- **Written instruction**: Extract every line below, verbatim.

- **Dataset excerpt**:
####################

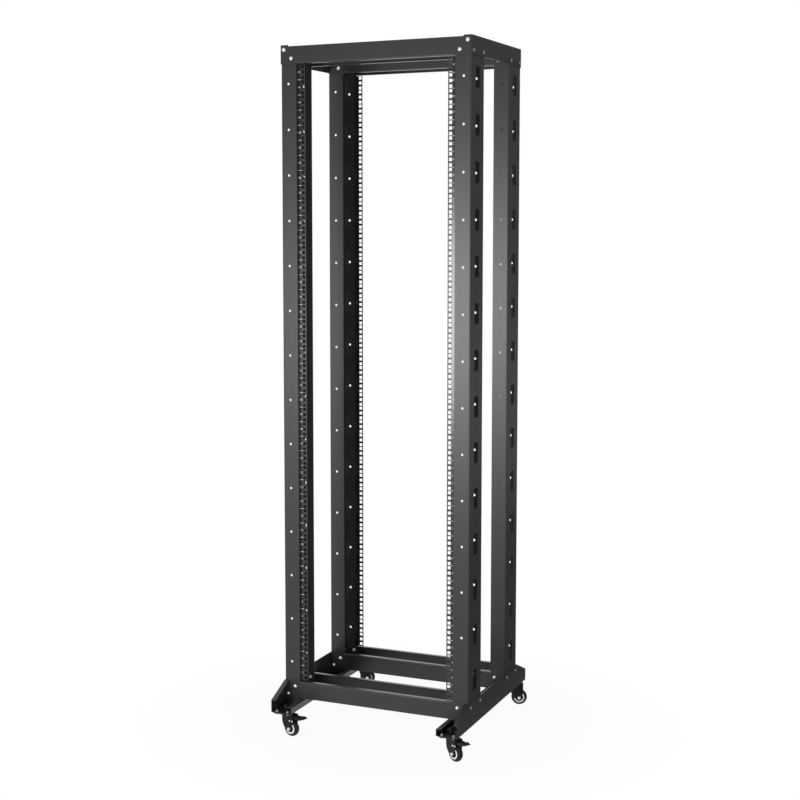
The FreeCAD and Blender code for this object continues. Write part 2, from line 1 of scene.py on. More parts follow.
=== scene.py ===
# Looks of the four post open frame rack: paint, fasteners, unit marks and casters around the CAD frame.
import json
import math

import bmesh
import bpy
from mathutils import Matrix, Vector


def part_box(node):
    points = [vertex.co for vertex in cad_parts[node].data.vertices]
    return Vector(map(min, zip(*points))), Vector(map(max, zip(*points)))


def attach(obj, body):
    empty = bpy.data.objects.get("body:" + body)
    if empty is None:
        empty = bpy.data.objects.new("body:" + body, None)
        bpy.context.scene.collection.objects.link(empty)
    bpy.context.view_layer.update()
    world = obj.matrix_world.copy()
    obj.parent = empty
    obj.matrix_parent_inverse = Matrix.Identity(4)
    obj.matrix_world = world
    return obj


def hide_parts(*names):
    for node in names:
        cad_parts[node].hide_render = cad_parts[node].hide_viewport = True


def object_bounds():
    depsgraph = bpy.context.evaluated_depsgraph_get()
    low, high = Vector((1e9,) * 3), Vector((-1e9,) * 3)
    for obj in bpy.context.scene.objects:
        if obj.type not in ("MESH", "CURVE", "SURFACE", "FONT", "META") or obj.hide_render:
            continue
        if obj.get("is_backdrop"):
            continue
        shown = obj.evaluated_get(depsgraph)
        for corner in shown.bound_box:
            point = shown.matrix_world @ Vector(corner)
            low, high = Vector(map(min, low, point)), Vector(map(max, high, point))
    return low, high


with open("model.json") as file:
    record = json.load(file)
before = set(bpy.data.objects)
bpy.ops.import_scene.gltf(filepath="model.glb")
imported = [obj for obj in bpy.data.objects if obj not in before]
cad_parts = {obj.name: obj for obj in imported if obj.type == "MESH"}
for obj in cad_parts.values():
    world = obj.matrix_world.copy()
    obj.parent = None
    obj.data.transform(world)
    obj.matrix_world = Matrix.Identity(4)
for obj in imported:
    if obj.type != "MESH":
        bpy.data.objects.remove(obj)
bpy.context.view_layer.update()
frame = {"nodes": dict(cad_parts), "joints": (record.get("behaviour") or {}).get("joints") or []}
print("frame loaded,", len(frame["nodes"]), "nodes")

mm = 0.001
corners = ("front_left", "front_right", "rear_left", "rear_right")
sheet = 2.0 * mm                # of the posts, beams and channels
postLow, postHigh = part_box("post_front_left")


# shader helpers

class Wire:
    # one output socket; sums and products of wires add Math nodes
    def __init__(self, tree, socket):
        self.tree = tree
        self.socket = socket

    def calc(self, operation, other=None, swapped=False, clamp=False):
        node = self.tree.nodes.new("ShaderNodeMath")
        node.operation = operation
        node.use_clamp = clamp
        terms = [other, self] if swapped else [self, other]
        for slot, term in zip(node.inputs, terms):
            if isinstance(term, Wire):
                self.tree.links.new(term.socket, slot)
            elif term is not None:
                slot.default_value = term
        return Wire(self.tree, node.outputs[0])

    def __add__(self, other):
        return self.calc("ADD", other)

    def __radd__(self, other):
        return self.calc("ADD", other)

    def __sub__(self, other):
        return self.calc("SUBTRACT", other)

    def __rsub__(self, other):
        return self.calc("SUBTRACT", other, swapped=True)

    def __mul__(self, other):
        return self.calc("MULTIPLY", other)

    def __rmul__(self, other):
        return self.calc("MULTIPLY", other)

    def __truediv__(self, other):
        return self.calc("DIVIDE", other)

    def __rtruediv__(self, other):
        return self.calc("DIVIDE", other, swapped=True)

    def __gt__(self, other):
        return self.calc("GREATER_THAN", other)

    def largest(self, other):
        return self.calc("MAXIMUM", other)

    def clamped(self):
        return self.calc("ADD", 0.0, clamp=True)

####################

- **Answer**:
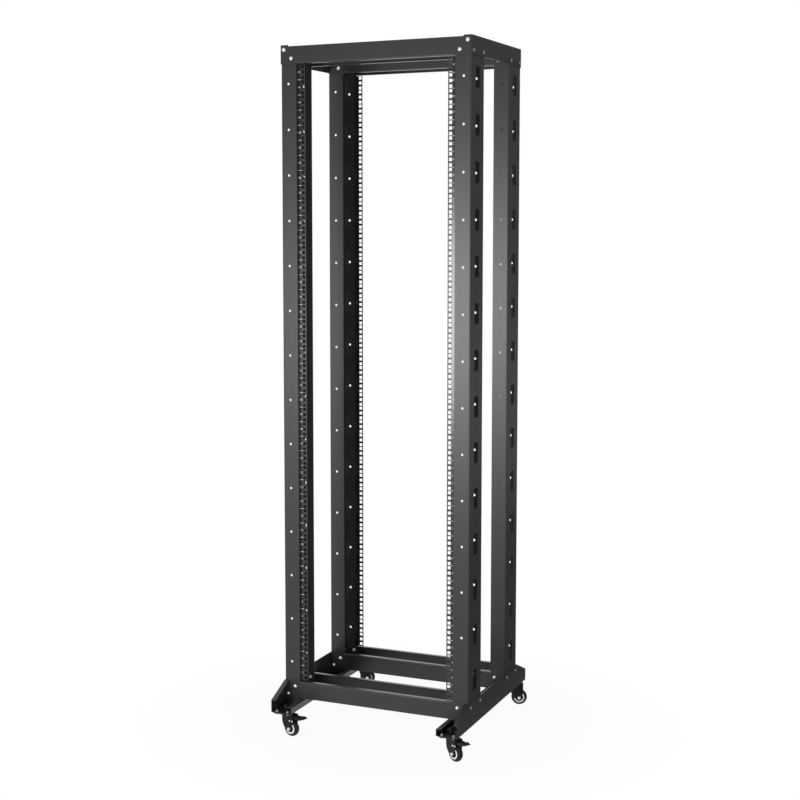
The FreeCAD and Blender code for this object continues. Write part 2, from line 1 of scene.py on. More parts follow.
=== scene.py ===
# Looks of the four post open frame rack: paint, fasteners, unit marks and casters around the CAD frame.
import json
import math

import bmesh
import bpy
from mathutils import Matrix, Vector


def part_box(node):
    points = [vertex.co for vertex in cad_parts[node].data.vertices]
    return Vector(map(min, zip(*points))), Vector(map(max, zip(*points)))


def attach(obj, body):
    empty = bpy.data.objects.get("body:" + body)
    if empty is None:
        empty = bpy.data.objects.new("body:" + body, None)
        bpy.context.scene.collection.objects.link(empty)
    bpy.context.view_layer.update()
    world = obj.matrix_world.copy()
    obj.parent = empty
    obj.matrix_parent_inverse = Matrix.Identity(4)
    obj.matrix_world = world
    return obj


def hide_parts(*names):
    for node in names:
        cad_parts[node].hide_render = cad_parts[node].hide_viewport = True


def object_bounds():
    depsgraph = bpy.context.evaluated_depsgraph_get()
    low, high = Vector((1e9,) * 3), Vector((-1e9,) * 3)
    for obj in bpy.context.scene.objects:
        if obj.type not in ("MESH", "CURVE", "SURFACE", "FONT", "META") or obj.hide_render:
            continue
        if obj.get("is_backdrop"):
            continue
        shown = obj.evaluated_get(depsgraph)
        for corner in shown.bound_box:
            point = shown.matrix_world @ Vector(corner)
            low, high = Vector(map(min, low, point)), Vector(map(max, high, point))
    return low, high


with open("model.json") as file:
    record = json.load(file)
before = set(bpy.data.objects)
bpy.ops.import_scene.gltf(filepath="model.glb")
imported = [obj for obj in bpy.data.objects if obj not in before]
cad_parts = {obj.name: obj for obj in imported if obj.type == "MESH"}
for obj in cad_parts.values():
    world = obj.matrix_world.copy()
    obj.parent = None
    obj.data.transform(world)
    obj.matrix_world = Matrix.Identity(4)
for obj in imported:
    if obj.type != "MESH":
        bpy.data.objects.remove(obj)
bpy.context.view_layer.update()
frame = {"nodes": dict(cad_parts), "joints": (record.get("behaviour") or {}).get("joints") or []}
print("frame loaded,", len(frame["nodes"]), "nodes")

mm = 0.001
corners = ("front_left", "front_right", "rear_left", "rear_right")
sheet = 2.0 * mm                # of the posts, beams and channels
postLow, postHigh = part_box("post_front_left")


# shader helpers

class Wire:
    # one output socket; sums and products of wires add Math nodes
    def __init__(self, tree, socket):
        self.tree = tree
        self.socket = socket

    def calc(self, operation, other=None, swapped=False, clamp=False):
        node = self.tree.nodes.new("ShaderNodeMath")
        node.operation = operation
        node.use_clamp = clamp
        terms = [other, self] if swapped else [self, other]
        for slot, term in zip(node.inputs, terms):
            if isinstance(term, Wire):
                self.tree.links.new(term.socket, slot)
            elif term is not None:
                slot.default_value = term
        return Wire(self.tree, node.outputs[0])

    def __add__(self, other):
        return self.calc("ADD", other)

    def __radd__(self, other):
        return self.calc("ADD", other)

    def __sub__(self, other):
        return self.calc("SUBTRACT", other)

    def __rsub__(self, other):
        return self.calc("SUBTRACT", other, swapped=True)

    def __mul__(self, other):
        return self.calc("MULTIPLY", other)

    def __rmul__(self, other):
        return self.calc("MULTIPLY", other)

    def __truediv__(self, other):
        return self.calc("DIVIDE", other)

    def __rtruediv__(self, other):
        return self.calc("DIVIDE", other, swapped=True)

    def __gt__(self, other):
        return self.calc("GREATER_THAN", other)

    def largest(self, other):
        return self.calc("MAXIMUM", other)

    def clamped(self):
        return self.calc("ADD", 0.0, clamp=True)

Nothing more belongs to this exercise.